**Task requirements**
Could you output each line of the data that follows exactly?

(Modeling code records)
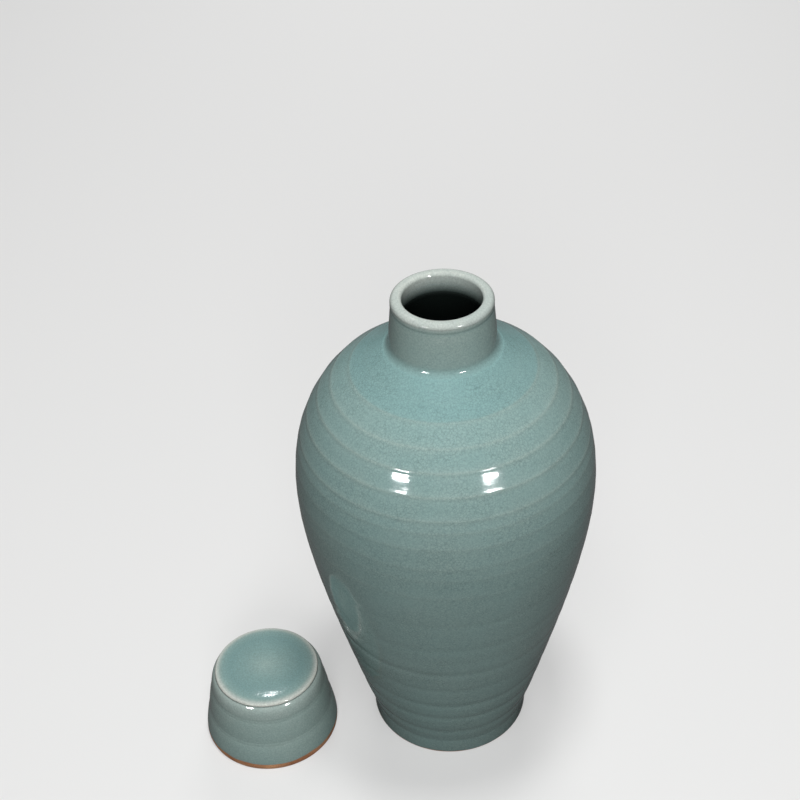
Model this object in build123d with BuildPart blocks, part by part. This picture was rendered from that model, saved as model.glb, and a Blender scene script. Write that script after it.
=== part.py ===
from build123d import *
import os

# Covered meiping vase of celadon stoneware, with its cap standing beside it.
# Lengths are in millimetres. The origin is the middle of the foot, on the floor,
# +Z is up along the vase's axis, and the photographed front faces -Y.

# Foot of the vase: a turned ring round a sunk base
foot_radius = 46.5
foot_height = 10.0
foot_ring_width = 8.0
foot_recess_depth = 6.0
floor_thickness = 9.0
floor_radius = 35.0

# Wall of the vase: thrown in two sections, which are luted together under the belly
belly_radius = 82.3
belly_height = 182.0
shoulder_height = 270.0
wall_thickness = 6.0

# Neck: a short collar luted on the shoulder with a fillet of slip, with a rolled lip
neck_height = 30.0
neck_seat_radius = 31.0
neck_base_radius = 28.4
neck_fillet_height = 2.6
neck_top_radius = 26.7
lip_height = 5.4
lip_groove_depth = 0.7
lip_groove_width = 1.8
lip_roll = 1.3
mouth_radius = 20.6
mouth_roll = 1.0

# Cap: an inverted cup that goes down over the neck and rests on the shoulder
cap_axis_x = -109.8
cap_axis_y = -17.6
cap_height = 48.5
cap_rim_radius = 39.5
cap_skirt_radius = 40.0
cap_low_groove_radius = 37.1
cap_high_groove_radius = 34.3
cap_crown_radius = 30.9
cap_crown_rise = 1.6
cap_crown_edge = 0.8
cap_crown_slope = 3.4
cap_groove_depth = 0.4
cap_groove_fall = 1.5
cap_wall_thickness = 4.6
cap_crown_thickness = 5.0

# Throwing rings: how far a crest stands over the groove under it, and how far below it lies
ring_depth = 0.8
ring_fall = 5.0
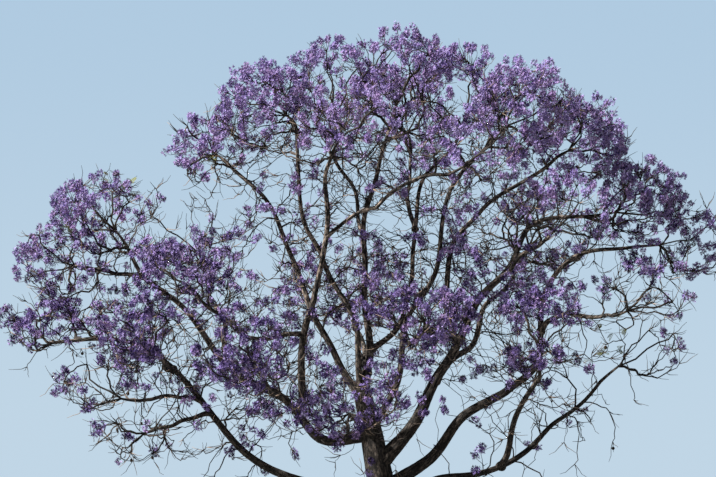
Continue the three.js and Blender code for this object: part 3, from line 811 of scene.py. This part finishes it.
def crowding(points):
    """Each point is moved along its line of sight to the plane y = 0. The clusters add and the
    clearings take away exp(-((x - middle) / width) ^ 2 - ((z - middle) / height) ^ 2) there."""
    sight = points - SEEN_FROM
    seen = SEEN_FROM + sight * (-SEEN_FROM[1] / sight[:, 1:2])
    total = np.zeros(len(points))
    for sign, places in ((1, CLUSTERS), (-1, CLEARINGS)):
        for x, z, width, height in places:
            across, up = (seen[:, 0] - x) / width, (seen[:, 2] - z) / height
            total += sign * np.exp(-across ** 2 - up ** 2)
    return np.clip(total, -1, 1)

# %% [markdown]
# The twigs grow by a simple rule. Of all open goals, the one that is cheapest to reach is joined
# first: the cost is the new twig's length, more for a sharp turn, and a share of the way back to
# the bough. So a few stems grow first and the rest branch from them, as in a real crown. The
# first round is the solids' own fourteen goals. The next one adds finer goals in the same space,
# and others in the loose sleeve of shoots round the bough itself.
# %% Growth
FIRST_GOALS = 14
FIRST_TRIES = 560
BALANCE = 0.4
TURN_COST = 0.5
FIRST_WAY = 0.17
UPTURN = 0.05
FINE_MARGIN = 0.0
FINE_CLEARANCE = 0.04
FINE_OUTERMOST = 0.88
FINE_PER_CUBIC_METRE = 10.3
FINE_SHIFT = 0.5
CROWDED = (0.08, 1.0)
CROWDED_SHOOTS = (0.3, 1.0)
FINE_FROM_OUTWARD = (-1.6, 0.5)
SHOOTS_PER_METRE = 20.0
SHOOT_FROM = 0.3
SHOOT_REACH = (0.3, 1.9)
SHOOT_RISE = 0.3
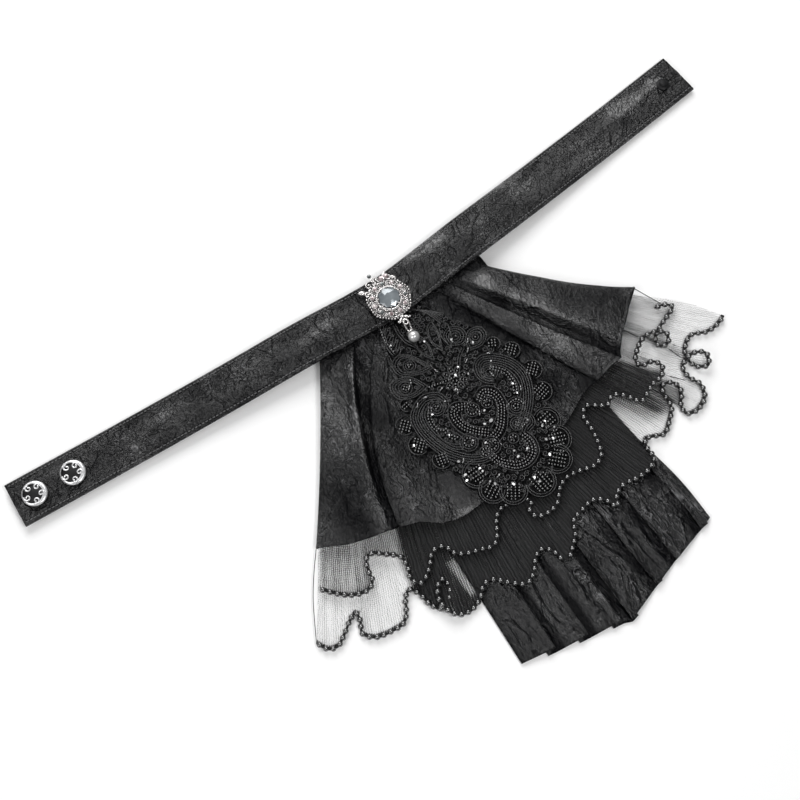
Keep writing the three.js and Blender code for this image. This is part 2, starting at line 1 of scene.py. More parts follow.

**Full output**
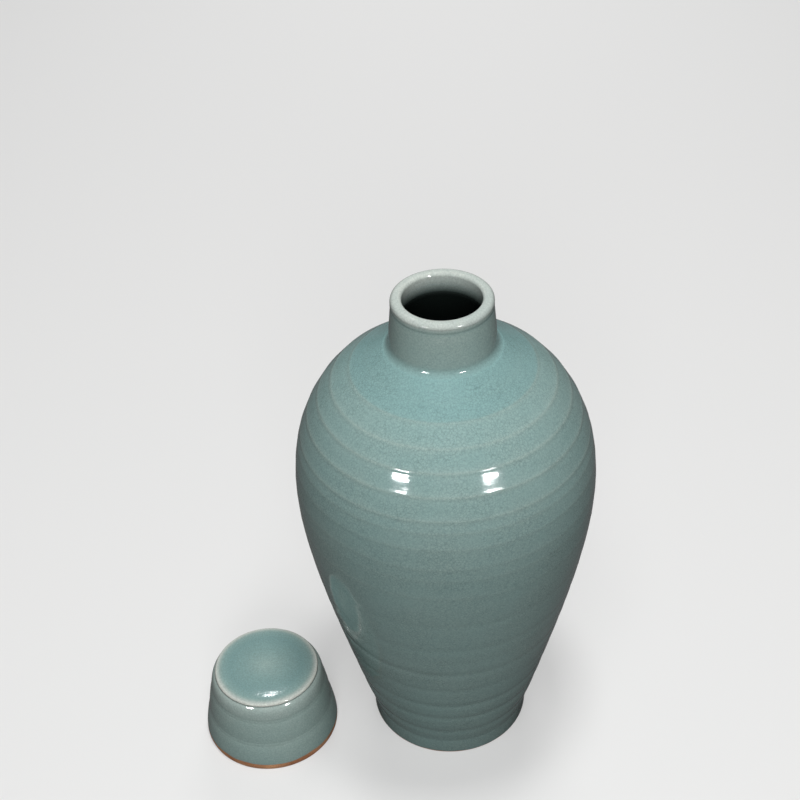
Model this object in build123d with BuildPart blocks, part by part. This picture was rendered from that model, saved as model.glb, and a Blender scene script. Write that script after it.
=== part.py ===
from build123d import *
import os

# Covered meiping vase of celadon stoneware, with its cap standing beside it.
# Lengths are in millimetres. The origin is the middle of the foot, on the floor,
# +Z is up along the vase's axis, and the photographed front faces -Y.

# Foot of the vase: a turned ring round a sunk base
foot_radius = 46.5
foot_height = 10.0
foot_ring_width = 8.0
foot_recess_depth = 6.0
floor_thickness = 9.0
floor_radius = 35.0

# Wall of the vase: thrown in two sections, which are luted together under the belly
belly_radius = 82.3
belly_height = 182.0
shoulder_height = 270.0
wall_thickness = 6.0

# Neck: a short collar luted on the shoulder with a fillet of slip, with a rolled lip
neck_height = 30.0
neck_seat_radius = 31.0
neck_base_radius = 28.4
neck_fillet_height = 2.6
neck_top_radius = 26.7
lip_height = 5.4
lip_groove_depth = 0.7
lip_groove_width = 1.8
lip_roll = 1.3
mouth_radius = 20.6
mouth_roll = 1.0

# Cap: an inverted cup that goes down over the neck and rests on the shoulder
cap_axis_x = -109.8
cap_axis_y = -17.6
cap_height = 48.5
cap_rim_radius = 39.5
cap_skirt_radius = 40.0
cap_low_groove_radius = 37.1
cap_high_groove_radius = 34.3
cap_crown_radius = 30.9
cap_crown_rise = 1.6
cap_crown_edge = 0.8
cap_crown_slope = 3.4
cap_groove_depth = 0.4
cap_groove_fall = 1.5
cap_wall_thickness = 4.6
cap_crown_thickness = 5.0

# Throwing rings: how far a crest stands over the groove under it, and how far below it lies
ring_depth = 0.8
ring_fall = 5.0
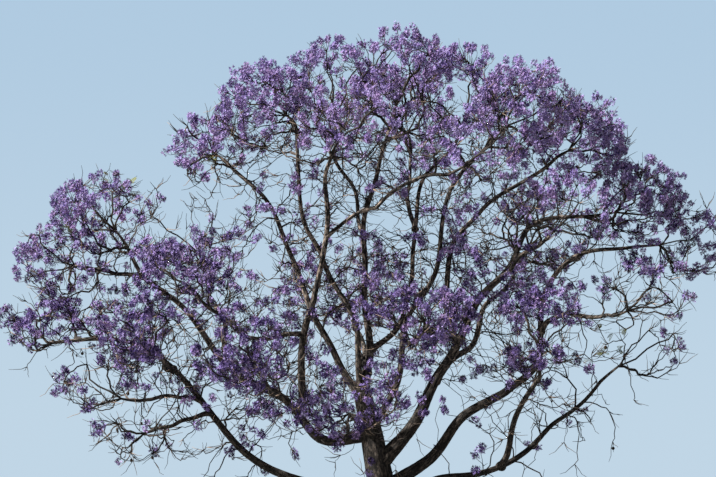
Continue the three.js and Blender code for this object: part 3, from line 811 of scene.py. This part finishes it.
def crowding(points):
    """Each point is moved along its line of sight to the plane y = 0. The clusters add and the
    clearings take away exp(-((x - middle) / width) ^ 2 - ((z - middle) / height) ^ 2) there."""
    sight = points - SEEN_FROM
    seen = SEEN_FROM + sight * (-SEEN_FROM[1] / sight[:, 1:2])
    total = np.zeros(len(points))
    for sign, places in ((1, CLUSTERS), (-1, CLEARINGS)):
        for x, z, width, height in places:
            across, up = (seen[:, 0] - x) / width, (seen[:, 2] - z) / height
            total += sign * np.exp(-across ** 2 - up ** 2)
    return np.clip(total, -1, 1)

# %% [markdown]
# The twigs grow by a simple rule. Of all open goals, the one that is cheapest to reach is joined
# first: the cost is the new twig's length, more for a sharp turn, and a share of the way back to
# the bough. So a few stems grow first and the rest branch from them, as in a real crown. The
# first round is the solids' own fourteen goals. The next one adds finer goals in the same space,
# and others in the loose sleeve of shoots round the bough itself.
# %% Growth
FIRST_GOALS = 14
FIRST_TRIES = 560
BALANCE = 0.4
TURN_COST = 0.5
FIRST_WAY = 0.17
UPTURN = 0.05
FINE_MARGIN = 0.0
FINE_CLEARANCE = 0.04
FINE_OUTERMOST = 0.88
FINE_PER_CUBIC_METRE = 10.3
FINE_SHIFT = 0.5
CROWDED = (0.08, 1.0)
CROWDED_SHOOTS = (0.3, 1.0)
FINE_FROM_OUTWARD = (-1.6, 0.5)
SHOOTS_PER_METRE = 20.0
SHOOT_FROM = 0.3
SHOOT_REACH = (0.3, 1.9)
SHOOT_RISE = 0.3
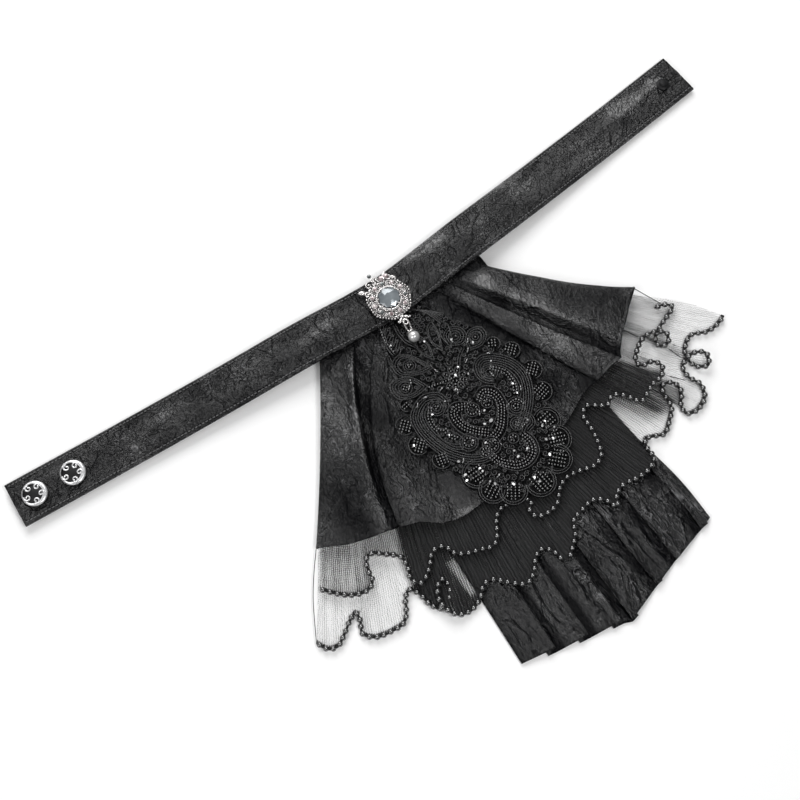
Keep writing the three.js and Blender code for this image. This is part 2, starting at line 1 of scene.py. More parts follow.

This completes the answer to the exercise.